|my photograph that I took.|
my legally obtained photo manipulation software.
right-click to save to your computer if you want it.
copyright trolls, screw off.
The ruby throated hummers are still around but not in so many numbers. I do like them quite a bit. When they buzz me, they sound like miniature motors.
The band of tufted titmice have been back several times [when I was in the yard]. They spend more time flying around and chattering than they do eating.
After an absence, the solitary red winged blackbird came back once with a few of his grackle buddies. But no missus in sight.
I've been watching some immatures learn how to balance on and around the feeders-- they flap their wings-- and sometimes waiting on limbs demanding that one parent or the other drop seeds into their mouths. A small female purple finch was struggling with the feeders a couple of weeks ago. She would sit on the tray of the safflower feeder. A persistent chickadee would come by and eat at the same one. The baby would fly up the tree in fright. The chickadee would also fly away but then would come back as the baby settled back on the feeder. This happened several times. Then the baby allowed the chickadee to feed on the same feeder nearby. The purple finch immature came back today with a male purple finch in tow. He was younger also and was beautifully colored.

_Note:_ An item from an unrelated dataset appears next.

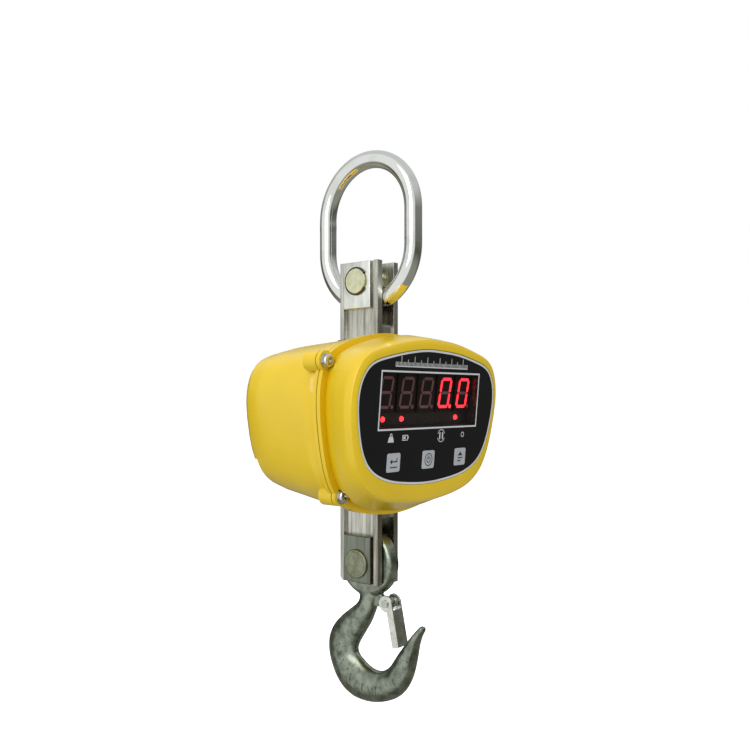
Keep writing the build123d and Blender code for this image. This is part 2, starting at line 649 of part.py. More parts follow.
def display_screws():
    """Four screws that hold the display board."""
    back = DIGIT_DEPTH + DIGIT_BODY[2]
    return [panel_rod(1.6, x, h, (back, back + BOARD)) + panel_rod(2.8, x, h, (back + BOARD, back + BOARD + 2))
            for x in (-STANDOFF_X, STANDOFF_X) for h in STANDOFF_HS]


def key(x):
    """A square key with a retaining flange behind the cover."""
    cap = key_block(x, 0.0, KEY_FRONT, KEY_BACK)
    cap = fillet(cap.faces().sort_by(Axis.Y)[0].edges(), 0.5)
    half_x, half_h = KEY_SIZE[0] / 2 + 1.5, KEY_SIZE[1] / 2 + 1.5
    return cap + panel_box((x - half_x, x + half_x), (KEY_H - half_h, KEY_H + half_h), (KEY_BACK - 1.2, KEY_BACK))


def key_switches():
    """Three small push switches behind the keys."""
    top = KEY_BACK + KEY_TRAVEL + 0.1
    switches = []
    for x in KEY_XS:
        body = panel_box((x - 3, x + 3), (KEY_H - 3, KEY_H + 3), (top + 0.4, KEY_BOARD_DEPTH))
        switches.append(body + panel_rod(1.7, x, KEY_H, (top, top + 0.4)))
    return switches


def key_board():
    """Circuit board behind the keys."""
    return panel_box((-72, 72), (KEY_H - 12, KEY_H + 12), (KEY_BOARD_DEPTH, KEY_BOARD_DEPTH + BOARD))


def key_board_posts():
    """Two posts between the cover and the key board."""
    return [panel_rod(3.0, x, KEY_H, (4.5, KEY_BOARD_DEPTH)) for x in (-27, 27)]


def main_board():
    """Circuit board behind the display, with its larger components."""
    board = panel_box((-70, 70), (-52, 24), (MAIN_DEPTH, MAIN_DEPTH + BOARD))
    for x, h, w, rise in ((-45, 0, 18, 6), (0, -20, 14, 3), (40, 5, 22, 8)):
        board += panel_box((x - w / 2, x + w / 2), (h - 9, h + 9), (MAIN_DEPTH + BOARD, MAIN_DEPTH + BOARD + rise))
    return board


def main_board_posts():
    """Four posts between the display board and the main board."""
    front = DIGIT_DEPTH + DIGIT_BODY[2] + BOARD
    return [panel_rod(2.8, x, h, (front, MAIN_DEPTH)) for x in (-62, 62) for h in (-32, 18)]


# ---- assembly --------------------------------------------------------------------------------
def pieces():
    """Every node: its name and its solid or list of solids."""
    pad_top = FRAME_TOP_Z - PAD_INSET
    pad_low = FRAME_BOTTOM_Z + 2 * PAD_INSET
    made = {"lifting_ring": lifting_ring()}
    for name, side in (("left", -1), ("right", 1)):
        made[f"upper_channel_{name}"] = channel(side, UPPER_CHANNEL_END_Z, FRAME_TOP_Z, UPPER_PIN_Z)
        made[f"lower_channel_{name}"] = channel(side, FRAME_BOTTOM_Z, LOWER_CHANNEL_END_Z, LOWER_PIN_Z)
        made[f"upper_pad_{name}"] = pad(side, pad_top - PAD_HEIGHT, pad_top, UPPER_PIN_Z)
        made[f"lower_pad_{name}"] = pad(side, pad_low, pad_low + PAD_HEIGHT, LOWER_PIN_Z)
    made.update({
        "upper_pin": pin(UPPER_PIN_Z, headed=False), "lower_pin": pin(LOWER_PIN_Z, headed=True),
        "pin_circlips": [circlip(-1, UPPER_PIN_Z), circlip(1, UPPER_PIN_Z), circlip(1, LOWER_PIN_Z)],
        "load_cell": load_cell(), "load_cell_bolts": load_cell_bolts(), "load_cell_nuts": load_cell_nuts(),
        "gauge_plugs": gauge_plugs(), "rear_housing": rear_housing(), "front_cover": front_cover(),
        "housing_gasket": housing_gasket(), "cover_screws": cover_screws(), "cover_washers": cover_washers(),
        "upper_grommet": grommet(1), "lower_grommet": grommet(-1), "mounting_plate": mounting_plate(),
        "mounting_screws": mounting_screws(), "battery": battery(), "battery_bracket": battery_bracket(),
        "bracket_screws": bracket_screws(), "charge_socket": charge_socket(), "socket_cap": socket_cap(),
        "panel_overlay": panel_overlay(), "display_lens": display_lens(), "indicator_lamps": indicator_lamps(),
        "display_board": display_board(), "display_standoffs": display_standoffs(),
        "display_screws": display_screws(), "key_switches": key_switches(), "key_board": key_board(),
        "key_board_posts": key_board_posts(), "main_board": main_board(), "main_board_posts": main_board_posts(),
        "hook": hook(), "latch": latch(), "latch_pin": latch_pin(), "latch_spring": latch_spring(),
    })
    for name, x in zip(("left", "middle", "right"), KEY_XS):
        made[f"key_{name}"] = key(x)
    for index in range(DIGIT_COUNT):
        made[f"digit_{index + 1}"] = digit(index)
    return made


def main():
    """Write every piece to parts/."""
    os.makedirs("parts", exist_ok=True)
    for name, shape in pieces().items():
        solids = shape if isinstance(shape, list) else [shape]
        export_step(Compound(children=solids), f"parts/{name}.step")


if __name__ == "__main__":
    main()
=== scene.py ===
"""Looks of a hanging crane scale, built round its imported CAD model, in metres.

+Z is up along the load line, the display faces -Y, and the origin is the inner top of the lifting ring.
"""

import logging
import math
import random
from dataclasses import dataclass, field
from enum import Enum
from typing import Any, Iterable, Sequence

import bmesh
import bpy
from mathutils import Matrix, Vector, noise
from mathutils.bvhtree import BVHTree


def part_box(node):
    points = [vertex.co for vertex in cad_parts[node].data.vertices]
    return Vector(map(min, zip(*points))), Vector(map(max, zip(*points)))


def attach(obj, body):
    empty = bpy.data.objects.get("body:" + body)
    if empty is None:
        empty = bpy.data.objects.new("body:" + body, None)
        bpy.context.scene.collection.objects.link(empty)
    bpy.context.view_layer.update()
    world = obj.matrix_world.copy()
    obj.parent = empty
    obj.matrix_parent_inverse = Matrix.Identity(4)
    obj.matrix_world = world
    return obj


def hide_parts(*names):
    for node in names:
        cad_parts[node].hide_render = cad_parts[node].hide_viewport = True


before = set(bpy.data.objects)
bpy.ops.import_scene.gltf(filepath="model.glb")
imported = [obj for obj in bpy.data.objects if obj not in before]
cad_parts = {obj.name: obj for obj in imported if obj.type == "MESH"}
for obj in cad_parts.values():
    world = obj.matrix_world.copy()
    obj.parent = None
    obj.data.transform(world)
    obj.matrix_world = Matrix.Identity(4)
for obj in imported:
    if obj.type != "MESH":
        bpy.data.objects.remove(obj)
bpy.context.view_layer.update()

LOG = logging.getLogger("crane_scale")
MM = 0.001

Point2 = tuple[float, float]
Colour = tuple[float, float, float]


class Body(Enum):
    """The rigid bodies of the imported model."""

    RING = "lifting_ring"
    SCALE = "scale_body"
    HOOK = "hook"
    LATCH = "latch"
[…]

A male downy has been a frequent visitor, hanging upside down from the peanut feeder and leaving very quickly with his prize. The two hairys that come by stay longer. One of the regular mourning doves got a bit annoyed with the male hairy. I don't know why. The dove flew right into the hairy as he was clinging to the sunflower kernel feeder and then dropped back to the ground. I've never seen a dove do anything like that before. The hairy immediately left. It was a bit curious for sure.
The grackles continue in large numbers as do the chickadees and goldfinches. I've watched several goldfinches swinging off of a hoop as well as from an old-fashioned long-handled bird feeder hanger. None of the other birds in the yard use the swinging hoop. Must be a goldfinch thing. Some of the goldfinches are losing their breeding colors at a faster rate than some of the other ones. I'd say it's about 50 - 50 but don't quote me on that one.
The six or seven house sparrows that hang in the top of the small pine tree in front of my house have been making the trip back for sunflower kernels. They seem to have claimed part of the tree limb for their own. When they feed, they squabble a bit among themselves and sometimes with the goldfinches as well.
A pileated came to the tree directly behind the backyard once and then quickly left. A yellow-shafted flicker that I've observed in the neighborhood has finally come to visit the backyard but did not stay long. I've seen the flicker chasing larger birds in the field up from the house. Seems like there used to be more of them around.
The three regular blue jays still come. Now there are two younger jays that come separately from the three. The two jays are a bit darker about the head. One of them looked a bit like he[?] needed to grow into his body. His head was so small that at first I thought he [?, who knows?] was deformed. I added unshelled peanuts this week. All of the blue jays were delighted and they frequently call [not the alarm call, the other one] when coming in to feed on them.
Tonight, the dog almost had a tussle with a skunk. [The town is full of skunks of both the human and the four-footed variety]. The skunk was rooting around on the ground near the feeders. The dog went over and barked at him [?]. The skunk waddled off into some nearby undergrowth and sprayed a tiny bit. But not enough to douse the dog. I was glad of that. The cats are better behaved in the bathtub than the dog ever was.
I will note here that any cats that I have are kept as indoor cats only. Period. There is one neighborhood cat that has a range of at least a half mile. He [?] climbs trees to wait for birds. I don't believe he is a stray as he is well-fed. I figure the birds are a dietary supplement for him. Besides fast cars, cats running loose can and do get into fights and other sorts of trouble. I know some people think that the idea of foxes eating cats has no basis in reality. I'm on the opposite side of that one. There's an island in the middle of nowhere in Maine that has both foxes and cats. Folks who live there swear that the foxes do stalk the cats.
We've got foxes-- gray and red both, skunks, possums, raccoon, woodchuck, coyote, several kinds of rabbit, beaver, shrews, deer, jumping mice, wild turkeys and some very large very fast hawks in the neighborhood. Add to that a bunch of feral cats along with some domestic cats and dogs whose owners are irresponsible. Things aren't exactly crowded here. For a city, that's quite a bit of wildlife.
~sapphoq and friends
p.s. I was at the river today but duck migration was not in evidence. The water was fairly high for this time of year.